The Planning Appeals Tribunal has quashed a decision by the Sister Islands Development Control Board to grant permission for a resort on Little Cayman that had originally included plans for overwater bungalows in a protected marine reserve.
The tribunal, on 19 Oct., ruled that the application should be returned to the planning board for consideration.
The Development Control Board approved an application by Peppercorn Investments Ltd in February this year to build the land-based part of the resort, which was considered separately from the overwater element of the project. Later in February, Cabinet refused a coastal works licence application for the controversial overwater bungalows.
The DCB members, in their decision, said they approved the proposed land-based resort – which would include 12 two-bedroom and six three-bedroom houses, a reception building and wellness spa, restaurant, beach bar, seven pools, a kitchen, and thatched pavilions and huts – because it complied with planning parameters, and that objections submitted could be reasonably mitigated by imposing certain conditions.
However, the Planning Appeals Tribunal, in its recent judgment, stated that there was a lack of details regarding how the DCB had come to its decision, so the tribunal members could not determine if the board had properly considered all the issues involved.
The proposal to build overwater bungalows at Kingston Bight was strongly opposed by the Little Cayman District Committee of the National Trust, which launched a petition against it, and by the Little Cayman-based Central Caribbean Marine Institute and local residents.
Neighbours file appeal
The appeal against permission for the land-based part of the resort was filed by the Johnson family, who own a neighbouring property on Wonder Lane. They were represented by Kate McClymont of Nelson & Co. law firm.
The Department of Environment and National Conservation Council had argued in their response to the original application that the overwater element of the project should have been determined before the land-based part was considered.

Director of the Department of Environment Gina Ebanks-Petrie, acting on authority delegated to her by the National Conservation Council, had made five recommendations to the planning board regarding efforts to be made to help protect Sister Islands rock iguanas, which nest at the site of the proposed development.
Three of those five recommendations were included in the DCB’s decision, but two were omitted. These included a requirement that there would be no mechanical clearing, heavy equipment, construction work or stockpiling of construction materials outside of the parcel boundaries; and that any cats, dogs or pets on the property would be contained or leashed at all times to avoid causing inadvertent harm to the iguanas.
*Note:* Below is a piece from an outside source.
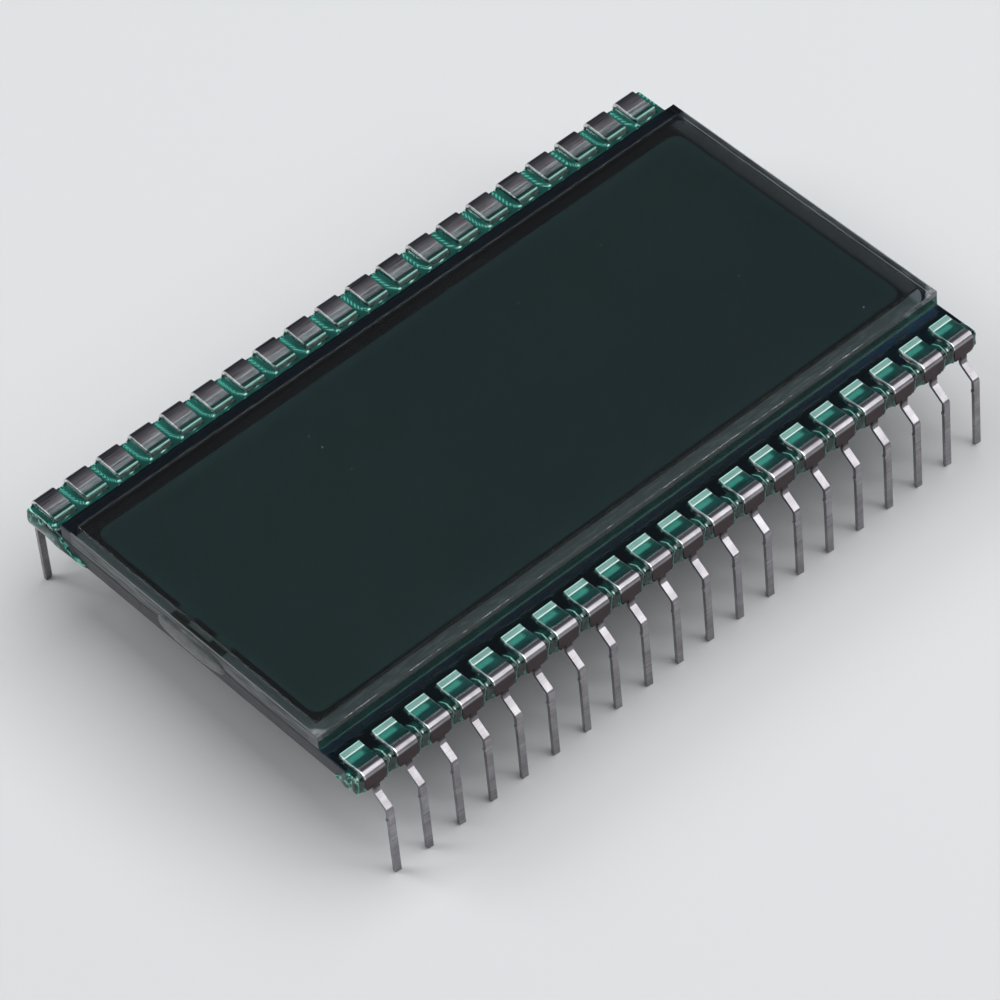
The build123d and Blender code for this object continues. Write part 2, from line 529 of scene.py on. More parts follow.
@dataclass(frozen=True)
class CellGlass:
    """Soda glass with ground marks on its scribed ends and chipped corners.

    Beyond shaded_y it takes another tint: painted light and shade that differ between the plate's two sides.
    A plate whose scribed_y, corner or shaded_y lies outside it has no such place.
    """

    name: str
    tint: Colour
    # Ground finish on the ends, real, in a near-black colour that is painted shade.
    frost: Colour = (0.014, 0.016, 0.02)
    half_length: float = 25.4
    edge: float = 0.12
    shaded_tint: Colour = (0.02, 0.045, 0.075)
    shaded_y: float = 99.0
    scribed_y: float = -99.0
    scribed_z: Point2 = (8.9, 9.05)
    scribed_share: float = 0.22
    chipped: Colour = (0.15, 0.15, 0.155)
    corner: Point2 = (99.0, 100.0)
    clarity: float = 1.0
    ground_clarity: float = 0.03
    roughness: Point2 = (0.02, 0.45)
    corner_share: float = 0.75
    index: float = 1.52

    def build(self) -> bpy.types.Material:
        """Make the material.

        Returns:
            The material.
        """
        shader = Shader(self.name)
        frost, corner = self._edge_share(shader), self._corner_share(shader)
        # Second tint beyond shaded_y: painted light and shade that differ between the plate's two sides.
        shaded = shader.along(shader.axis("Y"), self.shaded_y - 0.1, self.shaded_y)
        # Near-black frost colour on the ground ends: painted shade.
        body = shader.mix(frost, shader.mix(shaded, self.tint, self.shaded_tint), self.frost)
        shader.link(shader.mix(corner, body, self.chipped), shader.main.inputs["Base Color"])
        rough = shader.math("MAXIMUM", frost, corner)
        shader.link(shader.between(rough, 0, 1, *self.roughness), shader.main.inputs["Roughness"])
        clear = shader.between(rough, 0, 1, self.clarity, self.ground_clarity)
        shader.link(clear, shader.main.inputs["Transmission Weight"])
        shader.bump(shader.noise((4.0, 4.0, 9.0), 6.0), 0.006, 0.1)
        shader.put(IOR=self.index)
        shader.pass_lamps(tuple(math.sqrt(part) for part in self.tint))
        return shader.material

    def _corner_share(self, shader: Shader) -> Socket:
        """Share of pale chipped glass at the two near corners.

        Args:
            shader: the finish's node tree.

        Returns:
            The share, from 0 to 1.
        """
        size = shader.math("ABSOLUTE", shader.axis("X"))
        reach = shader.math("SUBTRACT", size, shader.axis("Y"))
        near = shader.along(reach, *self.corner, 0, self.corner_share)
        marks = shader.noise((3.0, 3.0, 3.0), 4.0)
        return shader.math("MULTIPLY", near, shader.between(marks, 0.35, 0.6, 0.3, 1))

    def _edge_share(self, shader: Shader) -> Socket:
        """Share of ground finish: streaky on the scribed ends, none on the polished faces.

        Args:
            shader: the finish's node tree.

        Returns:
            The share, from 0 to 1.
        """
        chips = shader.noise((1.6, 0.5, 9.0), 6.0)
        size = shader.math("ABSOLUTE", shader.axis("X"))
        near = shader.along(size, self.half_length - self.edge, self.half_length - 0.01)
        ends = shader.math("MULTIPLY", near, shader.between(chips, 0.36, 0.62, 0.7, 1.0))
        wall = shader.along(shader.axis("Y"), self.scribed_y + 0.06, self.scribed_y + 0.02)
        upper = shader.along(shader.axis("Z"), *self.scribed_z, 0, self.scribed_share)
        return shader.math("MAXIMUM", ends, shader.math("MULTIPLY", wall, upper))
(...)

No reason was given for the omission of those two recommendations, the tribunal noted.
While the tribunal accepted the submissions of lawyer Celia Middleton, representing the planning board, that the DCB were not bound to follow director’s recommendations, it also agreed with McClymont’s contention that the board’s reasons for granting permission were “wholly inadequate given the particular subject matter”.
McClymont argued that the DCB erred in not adopting those two recommendations and that, even if it had discretion to adopt or reject any recommendations from the director or the National Conservation Council, it had failed to give adequate reasons for rejecting them.
Not an expert
The tribunal members agreed, stating, “The DCB is not an expert in matters of the environment and in particular conservation of protected habitat or species. The DoE on the other hand has considerable expert knowledge in this field. We expect the DCB to have carefully considered the recommendations of the Director and give clear analysis and reasons for not following the advice of the experts.
“They did not do so and have left uncertainty as to whether they addressed their mind properly to the important question of the preservation of the [iguanas’] habitat and so whether they acted reasonably when they decided to grant approval for the development.”
On the basis of those omissions, the tribunal ruled that the planning board’s decision was “erroneous in law”.
In its judgment, it stated that the DCB’s reasons “lack in details to such an extent that we cannot say with certainty that the DCB properly considered material issues. Consequently, the DCB decision to grant the planning approval is quashed and the matter is referred back to the DCB for reconsideration.”
It added, “We impress upon the DCB that their reasons for decision must demonstrate
their reasons with sufficient clarity that the reader knows what their thought process was and the reasons for coming to their final conclusions.”
The Compass has reached out to Peppercorn for comment and is awaiting a response.